My fourth point: military transformation. In some of my pre-Istanbul speeches I came down pretty hard on the foot-dragging when it came to providing sufficient forces for our Afghanistan mission.
But what counts is that, at Istanbul, we came up with what was needed. Because if NATO wants to continue to meet its commitments – in Afghanistan, Iraq or elsewhere – our military means must match our political ambitions.

Transformation entails much more than force planning, of course. And the Summit delivered across the entire spectrum of military modernisation. Our member nations also approved usability targets, committing themselves to be able at all times to deploy and sustain larger proportions of their forces on Alliance operations. These targets will be a key driver in the ongoing transformation process. In addition, Heads of State and Government asked me and the North Atlantic Council to take all the steps necessary to ensure that our procedures and military capabilities are transformed. I fully intend to push forward with a broad transformation agenda.

Let me turn to our Partnerships. At Istanbul, we launched a new phase in NATO’s Partnership policy – with more individualised cooperation, a greater emphasis on defence reform, and a stronger focus on cooperation with the Caucasus and Central Asia.

The next steps are clear. We will soon send liaison officers to the Caucasus and Central Asia. We are going to appoint a Special Representative for the two regions. And I intend to visit these regions in the near future. We are also currently finalising the modalities of Russia’s and Ukraine’s contribution to Operation Active Endeavour, our maritime surveillance and escort operation in the Mediterranean. And we are moving ahead with our new Partnership Action Plan on Defence Institution Building.

We also addressed the Mediterranean and the broader Middle East. The long-term development of this region will profoundly affect our security in the years – and perhaps decades – to come. That’s why we need a more coherent transatlantic engagement with this region. And, at Istanbul, we made important progress in this direction.

We agreed to deepen our Mediterranean Dialogue with seven countries in North Africa and the Middle East, and to transform it into a genuine partnership. Just last week, we held a Council meeting with our seven Mediterranean Dialogue Partners, and their reaction was quite favourable. We are now beefing up the Dialogue’s work programme, for example by increasing the number of activities, and looking at specific tools from the Partnership for Peace on which we might draw.

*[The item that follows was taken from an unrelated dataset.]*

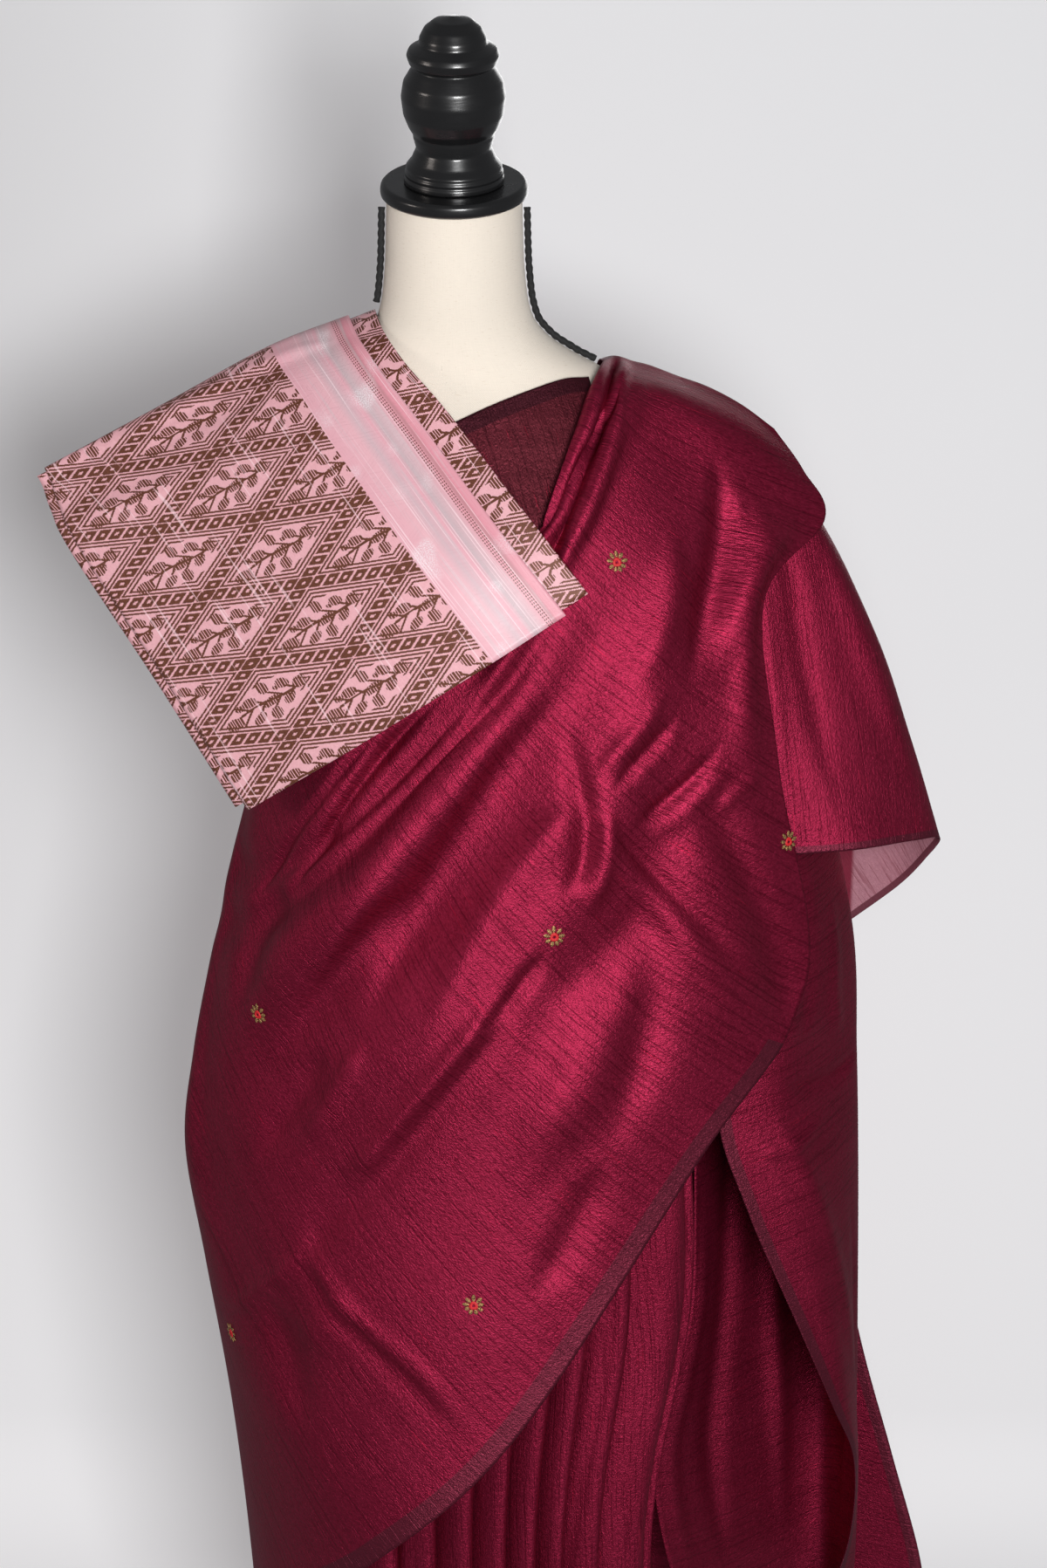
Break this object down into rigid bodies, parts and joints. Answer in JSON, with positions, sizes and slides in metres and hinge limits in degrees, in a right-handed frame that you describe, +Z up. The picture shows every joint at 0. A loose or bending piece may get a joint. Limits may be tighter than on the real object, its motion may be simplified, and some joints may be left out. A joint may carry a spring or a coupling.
{
  "type": "banarasi saree on dress form",
  "caption": "Maroon silk banarasi saree with gold flower buttis, draped on a linen dress form, its pink brocade blouse piece folded over the other shoulder.",
  "frame": {"origin": "middle of the underside of the stand's round foot", "axes": "+Z up to the knob, +X to the viewer's right as one faces the front of the drape, -Y towards the viewer"},
  "size_m": [0.7712, 0.4418, 1.6303],
  "materials": {
    "linen": "matt woven linen",
    "black_wood": "black satin lacquer",
    "black_cord": "twisted black cord",
    "black_steel": "satin black enamel",
    "maroon_silk": "crisp two-tone silk with a low sheen",
    "sheer_silk": "sheer silk edge",
    "pink_brocade": "silk brocade with dark zari lattice"
  },
  "bodies": {
    "root": {"form_torso": "linen", "neck_cap_plate": "black_wood", "finial_knob": "black_wood", "seam_cord_left": "black_cord", "seam_cord_right": "black_cord", "stand_pole": "black_steel", "stand_base": "black_steel", "saree_skirt": "maroon_silk", "saree_front_pleats": "maroon_silk", "saree_front_panel": "maroon_silk", "saree_back_wrap": "maroon_silk", "saree_shoulder_cape": "maroon_silk", "saree_pallu_side": "maroon_silk", "saree_pallu_back": "maroon_silk", "saree_neck_layer": "sheer_silk", "blouse_piece_top": "pink_brocade", "blouse_piece_under": "pink_brocade"}
  },
  "joints": []
}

We also launched a new initiative, the “Istanbul Cooperation Initiative”. Through the ICI, we offer practical cooperation to interested countries in the broader Middle Eastern region, in fields where NATO can make a real difference. This cooperation will take place in a spirit of joint ownership – in other words, we regard the countries in the region as shareholders in a cooperative effort.

Several members of the Gulf Cooperation Council have already expressed an interest in working together with NATO, so we are off to a good start. Again, we will use the coming weeks to develop a concrete set of offers, drawing from our experience with the Mediterranean Dialogue and the Partnership for Peace. We will then pay visits to interested countries in the region to flesh out the details of our cooperation. Because we see this as a real two-way street.

So much for the Istanbul Summit decisions, and the next steps of implementing them. But I promised you at the outset that I would also touch upon areas where I see the need for further improvement.

I will confine myself to just one such issue – but it is the issue with perhaps the most significant long-term implications for our security. I am talking about the relationship between NATO and the European Union.

I already referred to the EU’s intention to follow NATO’s SFOR operation with an operation of its own. This is clearly a most welcome development, and it demonstrates the complementary nature of our efforts in the Balkans. But here comes the issue: in my view, our cooperation currently remains too limited.

NATO and the EU have common interests beyond crisis management in the Balkans. They can and should work together, complement each other, and reinforce each other across the entire spectrum of security management: peace-building and post-conflict reconstruction; combating terrorism; preventing the spread of weapons of mass destruction; developing the right military capabilities.

Here are the facts: Since the recent enlargement of NATO and the EU, 19 members belong to both organisations – the greatest overlap ever. A European Security and Defence Policy is finding its feet – and NATO is actively supporting it by granting the EU recourse to NATO assets for EU-led operations. We all realise that each nation only has one set of forces, and we neither want nor can afford duplication. And there is an increasing awareness, also on the other side of the Atlantic, that a strong EU and a strong NATO are not contradictory, but complementary goals. I would go even further: in my view, an EU that can take more responsibility in security matters is key to a healthy transatlantic relationship in the 21st century.

All these facts lead to only one conclusion: strong and trusting NATO-EU relations are a strategic necessity. And yet, NATO-EU relations remain caught in an ambivalence that prevents both organisations from working closer together. Why? Because, in my view, there are still too many who look at NATO-EU relations from the angle of competition rather than cooperation. And this view is keeping NATO and the EU at arms’ length from each other.

This must change. If we are serious about the need for a truly comprehensive approach to security – if we are serious about the need to combine political, military and economic instruments – then we should practice what we preach. We should move NATO-EU relations forward, beyond the Balkans. And get the full range of benefits –including a stronger, more equitable transatlantic relationship.

Ladies and Gentlemen,

The Istanbul Summit demonstrated that there is real momentum in transatlantic security cooperation. NATO remains the major instrument for that cooperation, both within and beyond the Euro-Atlantic area, in Afghanistan, and now even in Iraq. And we are working hard to implement the important decisions that were taken in Istanbul. We will become more operational and more capable. We will reach out to our partners, both old and new, to help build security.

We must also use this new momentum in transatlantic relations to tackle the issues that are still outstanding. Above all, we must broaden the NATO-EU strategic partnership and exploit its full potential. The success of Istanbul should give us the confidence that we need to succeed.